2012-13 Lecture Series: Language, Cognition and Sociality
Distributed Cultural-Historical Dynamics and the Development of Semiotic Agility

Steven Thorne
Portland State University and the University of Groningen
Comments from Heather Willis Allen, Department of French and Italian
4:00 pm, Thursday, March 7, 2013
254 Van Hise Hall, 1220 Linden Drive
Abstract
Within a variety of language-related disciplines, there is growing commitment to more holistic and ecologically oriented frameworks that recognize cognition and communication as coordinated, embodied, relational, distributed, and arrayed across mutable patterns of activity that emerge at different time scales.
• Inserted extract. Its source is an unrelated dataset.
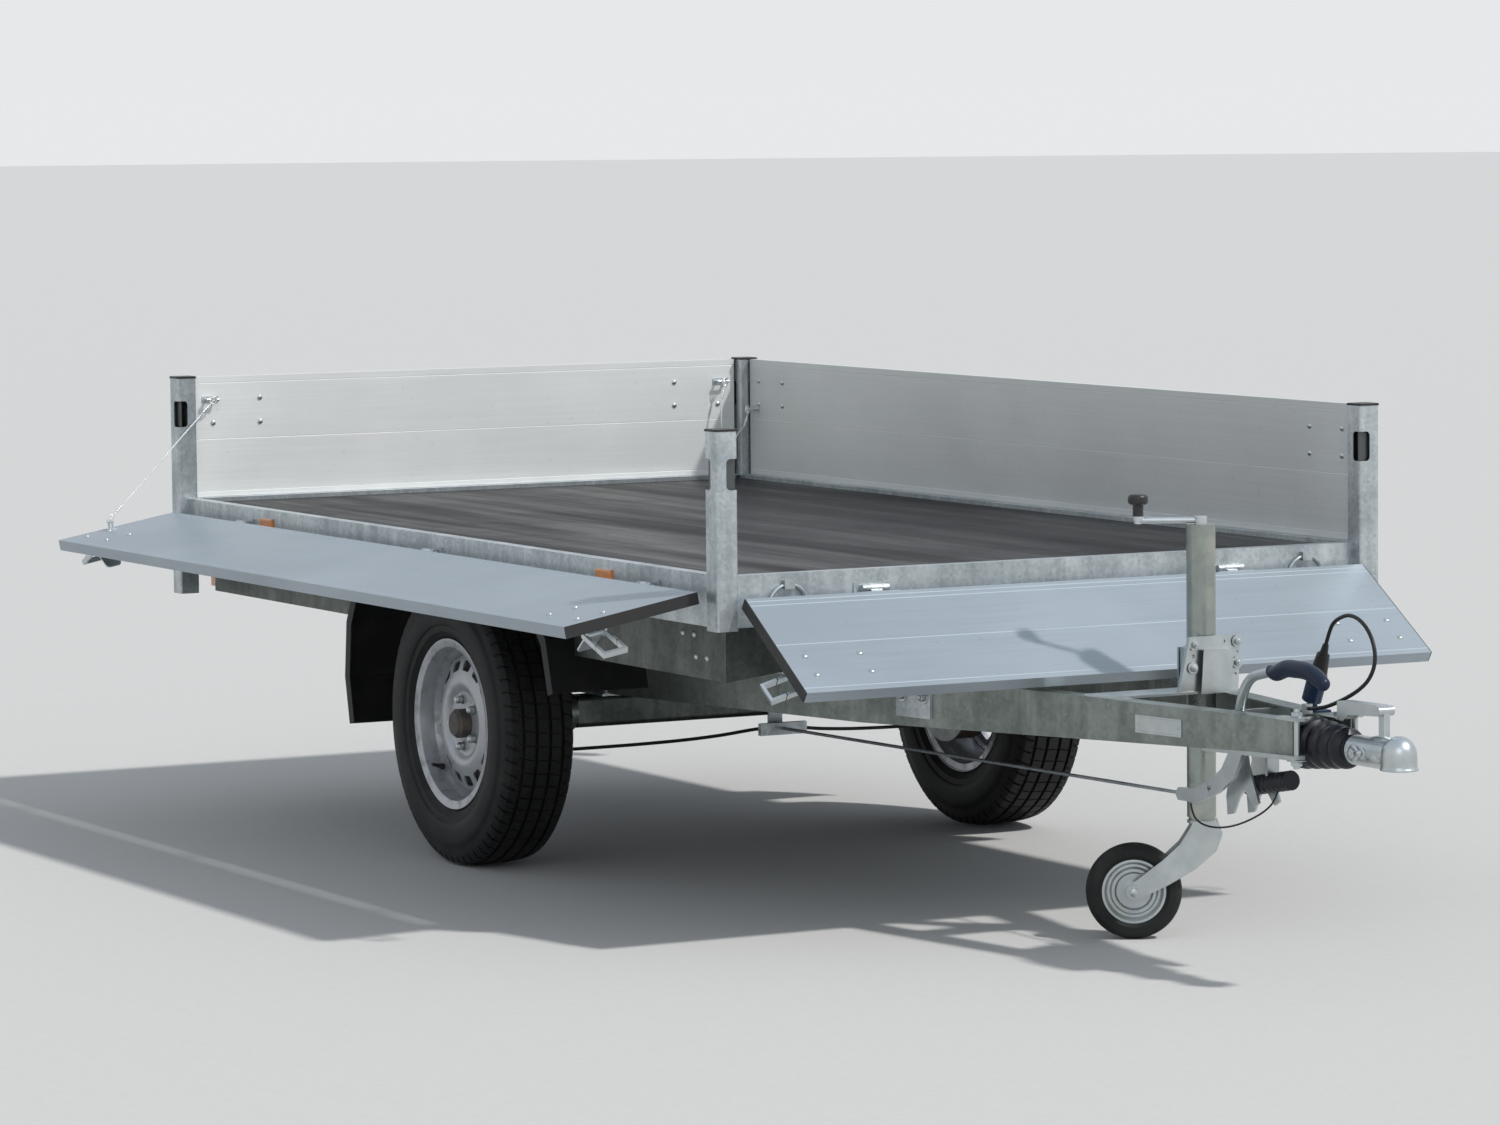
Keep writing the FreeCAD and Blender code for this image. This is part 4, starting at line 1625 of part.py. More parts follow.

To date, however, such efforts have been primarily oriented toward theoretical and/or research contexts. Applying principles expressed in cultural-historical and ecological approaches to development (Bateson, 1972; Engeström & Sannino, 2010; van Lier, 2004), extended and embodied cognition (Atkinson, 2010; Clark, 2008), and recent scholarship produced by distributed language theorists (e.g., Raczaszek-Leonardi & Cowley, 2012; Fusaroli & Tylén, 2012; Thibault, 2011), this talk presents a design approach to language learning that is rooted in ecological understandings of cognition, language, and environment. A number of diverse projects and cases will be described: The first involves the use of corpus-based resources to support the development of intercultural discourse competence. The second project outlines the intertextual dynamics of event-driven communication, as well as engagement with attendant discourses, that comprise the semiotic ecology of massively multiplayer online gaming environments. A third case study reports on an experimental and currently in progress plurilingual augmented reality game project, the primary objective of which is to semiotically remediate (e.g., Prior, 2010) local places and embed language learning resources in phenomenologically rich and embodied experience in the world. These diverse empirical contexts reveal the complexities of languaging activity at the intersection of time, place, and space, and also suggest that the superordinate goals of language education are to catalyze anticipatory dispositions, build recipient-aware interactional capacities, and more broadly, to cultivate semiotic agility.